Il y a quelques années, des scientifiques ont simulé cet impact en supposant que la montagne tombée du ciel faisait dix-sept kilomètres de diamètre, ce qui est assez probable.
Résultat, un mégatsunami et une vague de 1500 mètres de haut. Presque impossible à imaginer.
Sujet radio: Bastien Confino
Version web: Stéphanie Jaquet
La vague scélérate de Sir Ernest Shackleton
Des marins ont rapporté avoir observé une vague soudainement beaucoup plus haute que les autres, comme un véritable mur d'eau, parfois dans une mer parfaitement calme.

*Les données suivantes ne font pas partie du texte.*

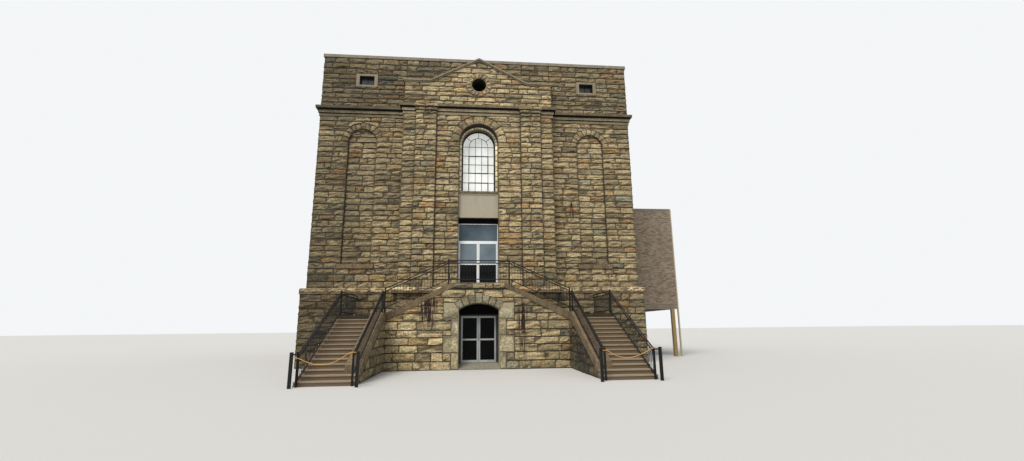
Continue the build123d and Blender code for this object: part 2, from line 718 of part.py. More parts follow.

Voici ce qu'a raconté Sir Ernest Shackleton dans l'Odyssée de l'Endurance, en 1916: "A minuit, j'étais au gouvernail. Soudain, vers le sud, m'apparut une ligne claire dans le ciel. J'en prévins les autres; puis, après un instant, je compris que la clarté en question n'était pas un reflet dans les nuages, mais la crête blanche d'une énorme vague! Après vingt-six ans de navigation, je connaissais l'océan dans toutes ses humeurs, mais jamais je n'avais rencontré sur ma route une vague aussi gigantesque".
La formation des vagues
En quelques mots, c’est généralement le vent qui provoque les vagues. Elles ont tendance à se former dans ce qui est appelé la "mer du vent": cela peut-être n’importe où, n’importe quand, au gré des dépressions et des anticyclones, là où il y a des vents assez forts.
Puis ces vagues se propagent à la surface des océans, deviennent plus régulières, en faisant de belles sinusoïdes. Cet ensemble de vagues c’est ce qui se nomme la houle. Cette dernière peut se propager sur plusieurs dizaines de milliers de kilomètres.